## Goal
Transcribe every line of the records verbatim.

#### Given entries

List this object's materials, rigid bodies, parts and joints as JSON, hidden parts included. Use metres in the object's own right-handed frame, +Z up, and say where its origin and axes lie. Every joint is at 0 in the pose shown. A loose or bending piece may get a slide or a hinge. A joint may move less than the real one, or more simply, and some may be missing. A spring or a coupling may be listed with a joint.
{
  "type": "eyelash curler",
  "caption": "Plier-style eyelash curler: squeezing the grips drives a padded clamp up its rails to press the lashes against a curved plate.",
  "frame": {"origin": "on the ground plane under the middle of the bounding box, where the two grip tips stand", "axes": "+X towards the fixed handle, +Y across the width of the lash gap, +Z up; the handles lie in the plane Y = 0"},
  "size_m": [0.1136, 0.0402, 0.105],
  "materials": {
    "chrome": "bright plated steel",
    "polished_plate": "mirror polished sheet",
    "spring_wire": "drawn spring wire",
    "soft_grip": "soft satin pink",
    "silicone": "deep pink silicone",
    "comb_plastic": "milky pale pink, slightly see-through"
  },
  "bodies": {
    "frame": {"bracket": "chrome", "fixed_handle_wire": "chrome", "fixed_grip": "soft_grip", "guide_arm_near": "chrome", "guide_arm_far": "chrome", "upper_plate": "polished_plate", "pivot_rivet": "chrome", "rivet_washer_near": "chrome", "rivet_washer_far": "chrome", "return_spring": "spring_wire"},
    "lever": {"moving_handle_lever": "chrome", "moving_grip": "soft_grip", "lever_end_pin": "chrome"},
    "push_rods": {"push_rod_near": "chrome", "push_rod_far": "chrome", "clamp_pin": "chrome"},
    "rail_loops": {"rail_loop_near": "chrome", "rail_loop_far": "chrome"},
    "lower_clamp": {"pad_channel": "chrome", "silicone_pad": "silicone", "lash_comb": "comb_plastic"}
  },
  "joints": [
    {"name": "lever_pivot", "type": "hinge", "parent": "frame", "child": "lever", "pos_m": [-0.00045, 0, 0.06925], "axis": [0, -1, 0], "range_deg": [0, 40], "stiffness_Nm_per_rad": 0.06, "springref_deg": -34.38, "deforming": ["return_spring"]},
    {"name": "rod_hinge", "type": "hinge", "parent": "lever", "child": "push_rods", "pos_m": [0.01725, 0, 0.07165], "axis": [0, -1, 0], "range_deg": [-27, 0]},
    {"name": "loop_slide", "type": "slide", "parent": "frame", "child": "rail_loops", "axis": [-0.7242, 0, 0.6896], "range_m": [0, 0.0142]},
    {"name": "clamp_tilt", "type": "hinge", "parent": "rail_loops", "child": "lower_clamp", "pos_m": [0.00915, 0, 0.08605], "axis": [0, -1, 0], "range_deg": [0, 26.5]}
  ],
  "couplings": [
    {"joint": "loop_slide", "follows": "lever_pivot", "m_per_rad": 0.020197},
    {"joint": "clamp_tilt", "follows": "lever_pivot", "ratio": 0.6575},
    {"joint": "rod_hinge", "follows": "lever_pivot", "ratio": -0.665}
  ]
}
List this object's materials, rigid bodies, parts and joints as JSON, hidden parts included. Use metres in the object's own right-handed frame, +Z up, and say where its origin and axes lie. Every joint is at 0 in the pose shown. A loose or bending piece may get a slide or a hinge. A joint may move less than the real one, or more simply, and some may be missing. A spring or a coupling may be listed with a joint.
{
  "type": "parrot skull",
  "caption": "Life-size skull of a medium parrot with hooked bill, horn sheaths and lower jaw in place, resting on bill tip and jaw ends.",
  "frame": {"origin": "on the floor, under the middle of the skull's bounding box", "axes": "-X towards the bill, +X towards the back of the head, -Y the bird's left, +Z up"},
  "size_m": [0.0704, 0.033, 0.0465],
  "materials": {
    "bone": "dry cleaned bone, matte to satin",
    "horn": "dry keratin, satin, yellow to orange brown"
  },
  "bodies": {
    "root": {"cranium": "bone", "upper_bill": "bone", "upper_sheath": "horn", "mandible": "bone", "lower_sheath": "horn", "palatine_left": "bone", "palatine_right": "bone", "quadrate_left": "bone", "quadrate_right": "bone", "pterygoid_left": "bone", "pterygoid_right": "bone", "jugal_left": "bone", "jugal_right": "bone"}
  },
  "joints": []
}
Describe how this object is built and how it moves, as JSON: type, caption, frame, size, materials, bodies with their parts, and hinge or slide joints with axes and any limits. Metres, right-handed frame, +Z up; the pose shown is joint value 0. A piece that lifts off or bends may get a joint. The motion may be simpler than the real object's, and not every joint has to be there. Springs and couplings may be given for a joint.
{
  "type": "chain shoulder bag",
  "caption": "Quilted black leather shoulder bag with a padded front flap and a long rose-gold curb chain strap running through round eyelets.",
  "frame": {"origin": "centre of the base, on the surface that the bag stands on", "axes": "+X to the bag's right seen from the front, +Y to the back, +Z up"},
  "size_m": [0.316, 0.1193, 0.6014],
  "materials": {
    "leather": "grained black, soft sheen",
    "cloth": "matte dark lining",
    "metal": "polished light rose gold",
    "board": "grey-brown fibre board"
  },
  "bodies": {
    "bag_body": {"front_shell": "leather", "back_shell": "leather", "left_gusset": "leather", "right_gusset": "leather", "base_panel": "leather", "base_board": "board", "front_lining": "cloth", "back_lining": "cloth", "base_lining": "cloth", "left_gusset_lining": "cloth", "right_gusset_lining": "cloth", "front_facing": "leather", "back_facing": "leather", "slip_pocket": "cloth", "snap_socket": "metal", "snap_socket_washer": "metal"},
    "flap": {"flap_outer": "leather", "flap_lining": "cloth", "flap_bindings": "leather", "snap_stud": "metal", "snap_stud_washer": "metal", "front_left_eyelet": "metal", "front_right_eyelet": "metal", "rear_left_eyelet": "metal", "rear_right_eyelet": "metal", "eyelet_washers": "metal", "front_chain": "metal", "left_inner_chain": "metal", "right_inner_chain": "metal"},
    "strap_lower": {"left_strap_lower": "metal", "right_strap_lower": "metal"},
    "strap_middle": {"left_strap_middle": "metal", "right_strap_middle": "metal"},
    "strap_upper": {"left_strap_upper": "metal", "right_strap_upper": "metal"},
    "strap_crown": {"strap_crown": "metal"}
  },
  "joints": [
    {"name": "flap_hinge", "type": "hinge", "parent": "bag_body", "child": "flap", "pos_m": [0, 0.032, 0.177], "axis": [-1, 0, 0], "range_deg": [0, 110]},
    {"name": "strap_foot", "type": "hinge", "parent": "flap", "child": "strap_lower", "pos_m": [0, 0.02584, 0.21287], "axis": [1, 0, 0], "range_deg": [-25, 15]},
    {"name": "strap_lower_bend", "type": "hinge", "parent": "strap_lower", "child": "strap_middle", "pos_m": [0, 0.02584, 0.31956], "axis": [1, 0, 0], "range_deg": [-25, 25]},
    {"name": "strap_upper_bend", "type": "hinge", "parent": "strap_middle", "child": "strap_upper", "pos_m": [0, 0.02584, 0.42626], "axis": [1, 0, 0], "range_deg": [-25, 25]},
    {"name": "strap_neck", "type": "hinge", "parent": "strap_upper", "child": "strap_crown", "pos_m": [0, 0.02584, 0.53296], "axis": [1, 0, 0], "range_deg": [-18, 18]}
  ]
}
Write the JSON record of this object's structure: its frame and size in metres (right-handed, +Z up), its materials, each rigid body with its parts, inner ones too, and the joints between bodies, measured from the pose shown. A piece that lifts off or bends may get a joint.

########

## Correct result
List this object's materials, rigid bodies, parts and joints as JSON, hidden parts included. Use metres in the object's own right-handed frame, +Z up, and say where its origin and axes lie. Every joint is at 0 in the pose shown. A loose or bending piece may get a slide or a hinge. A joint may move less than the real one, or more simply, and some may be missing. A spring or a coupling may be listed with a joint.
{
  "type": "eyelash curler",
  "caption": "Plier-style eyelash curler: squeezing the grips drives a padded clamp up its rails to press the lashes against a curved plate.",
  "frame": {"origin": "on the ground plane under the middle of the bounding box, where the two grip tips stand", "axes": "+X towards the fixed handle, +Y across the width of the lash gap, +Z up; the handles lie in the plane Y = 0"},
  "size_m": [0.1136, 0.0402, 0.105],
  "materials": {
    "chrome": "bright plated steel",
    "polished_plate": "mirror polished sheet",
    "spring_wire": "drawn spring wire",
    "soft_grip": "soft satin pink",
    "silicone": "deep pink silicone",
    "comb_plastic": "milky pale pink, slightly see-through"
  },
  "bodies": {
    "frame": {"bracket": "chrome", "fixed_handle_wire": "chrome", "fixed_grip": "soft_grip", "guide_arm_near": "chrome", "guide_arm_far": "chrome", "upper_plate": "polished_plate", "pivot_rivet": "chrome", "rivet_washer_near": "chrome", "rivet_washer_far": "chrome", "return_spring": "spring_wire"},
    "lever": {"moving_handle_lever": "chrome", "moving_grip": "soft_grip", "lever_end_pin": "chrome"},
    "push_rods": {"push_rod_near": "chrome", "push_rod_far": "chrome", "clamp_pin": "chrome"},
    "rail_loops": {"rail_loop_near": "chrome", "rail_loop_far": "chrome"},
    "lower_clamp": {"pad_channel": "chrome", "silicone_pad": "silicone", "lash_comb": "comb_plastic"}
  },
  "joints": [
    {"name": "lever_pivot", "type": "hinge", "parent": "frame", "child": "lever", "pos_m": [-0.00045, 0, 0.06925], "axis": [0, -1, 0], "range_deg": [0, 40], "stiffness_Nm_per_rad": 0.06, "springref_deg": -34.38, "deforming": ["return_spring"]},
    {"name": "rod_hinge", "type": "hinge", "parent": "lever", "child": "push_rods", "pos_m": [0.01725, 0, 0.07165], "axis": [0, -1, 0], "range_deg": [-27, 0]},
    {"name": "loop_slide", "type": "slide", "parent": "frame", "child": "rail_loops", "axis": [-0.7242, 0, 0.6896], "range_m": [0, 0.0142]},
    {"name": "clamp_tilt", "type": "hinge", "parent": "rail_loops", "child": "lower_clamp", "pos_m": [0.00915, 0, 0.08605], "axis": [0, -1, 0], "range_deg": [0, 26.5]}
  ],
  "couplings": [
    {"joint": "loop_slide", "follows": "lever_pivot", "m_per_rad": 0.020197},
    {"joint": "clamp_tilt", "follows": "lever_pivot", "ratio": 0.6575},
    {"joint": "rod_hinge", "follows": "lever_pivot", "ratio": -0.665}
  ]
}
List this object's materials, rigid bodies, parts and joints as JSON, hidden parts included. Use metres in the object's own right-handed frame, +Z up, and say where its origin and axes lie. Every joint is at 0 in the pose shown. A loose or bending piece may get a slide or a hinge. A joint may move less than the real one, or more simply, and some may be missing. A spring or a coupling may be listed with a joint.
{
  "type": "parrot skull",
  "caption": "Life-size skull of a medium parrot with hooked bill, horn sheaths and lower jaw in place, resting on bill tip and jaw ends.",
  "frame": {"origin": "on the floor, under the middle of the skull's bounding box", "axes": "-X towards the bill, +X towards the back of the head, -Y the bird's left, +Z up"},
  "size_m": [0.0704, 0.033, 0.0465],
  "materials": {
    "bone": "dry cleaned bone, matte to satin",
    "horn": "dry keratin, satin, yellow to orange brown"
  },
  "bodies": {
    "root": {"cranium": "bone", "upper_bill": "bone", "upper_sheath": "horn", "mandible": "bone", "lower_sheath": "horn", "palatine_left": "bone", "palatine_right": "bone", "quadrate_left": "bone", "quadrate_right": "bone", "pterygoid_left": "bone", "pterygoid_right": "bone", "jugal_left": "bone", "jugal_right": "bone"}
  },
  "joints": []
}
Describe how this object is built and how it moves, as JSON: type, caption, frame, size, materials, bodies with their parts, and hinge or slide joints with axes and any limits. Metres, right-handed frame, +Z up; the pose shown is joint value 0. A piece that lifts off or bends may get a joint. The motion may be simpler than the real object's, and not every joint has to be there. Springs and couplings may be given for a joint.
{
  "type": "chain shoulder bag",
  "caption": "Quilted black leather shoulder bag with a padded front flap and a long rose-gold curb chain strap running through round eyelets.",
  "frame": {"origin": "centre of the base, on the surface that the bag stands on", "axes": "+X to the bag's right seen from the front, +Y to the back, +Z up"},
  "size_m": [0.316, 0.1193, 0.6014],
  "materials": {
    "leather": "grained black, soft sheen",
    "cloth": "matte dark lining",
    "metal": "polished light rose gold",
    "board": "grey-brown fibre board"
  },
  "bodies": {
    "bag_body": {"front_shell": "leather", "back_shell": "leather", "left_gusset": "leather", "right_gusset": "leather", "base_panel": "leather", "base_board": "board", "front_lining": "cloth", "back_lining": "cloth", "base_lining": "cloth", "left_gusset_lining": "cloth", "right_gusset_lining": "cloth", "front_facing": "leather", "back_facing": "leather", "slip_pocket": "cloth", "snap_socket": "metal", "snap_socket_washer": "metal"},
    "flap": {"flap_outer": "leather", "flap_lining": "cloth", "flap_bindings": "leather", "snap_stud": "metal", "snap_stud_washer": "metal", "front_left_eyelet": "metal", "front_right_eyelet": "metal", "rear_left_eyelet": "metal", "rear_right_eyelet": "metal", "eyelet_washers": "metal", "front_chain": "metal", "left_inner_chain": "metal", "right_inner_chain": "metal"},
    "strap_lower": {"left_strap_lower": "metal", "right_strap_lower": "metal"},
    "strap_middle": {"left_strap_middle": "metal", "right_strap_middle": "metal"},
    "strap_upper": {"left_strap_upper": "metal", "right_strap_upper": "metal"},
    "strap_crown": {"strap_crown": "metal"}
  },
  "joints": [
    {"name": "flap_hinge", "type": "hinge", "parent": "bag_body", "child": "flap", "pos_m": [0, 0.032, 0.177], "axis": [-1, 0, 0], "range_deg": [0, 110]},
    {"name": "strap_foot", "type": "hinge", "parent": "flap", "child": "strap_lower", "pos_m": [0, 0.02584, 0.21287], "axis": [1, 0, 0], "range_deg": [-25, 15]},
    {"name": "strap_lower_bend", "type": "hinge", "parent": "strap_lower", "child": "strap_middle", "pos_m": [0, 0.02584, 0.31956], "axis": [1, 0, 0], "range_deg": [-25, 25]},
    {"name": "strap_upper_bend", "type": "hinge", "parent": "strap_middle", "child": "strap_upper", "pos_m": [0, 0.02584, 0.42626], "axis": [1, 0, 0], "range_deg": [-25, 25]},
    {"name": "strap_neck", "type": "hinge", "parent": "strap_upper", "child": "strap_crown", "pos_m": [0, 0.02584, 0.53296], "axis": [1, 0, 0], "range_deg": [-18, 18]}
  ]
}
Write the JSON record of this object's structure: its frame and size in metres (right-handed, +Z up), its materials, each rigid body with its parts, inner ones too, and the joints between bodies, measured from the pose shown. A piece that lifts off or bends may get a joint.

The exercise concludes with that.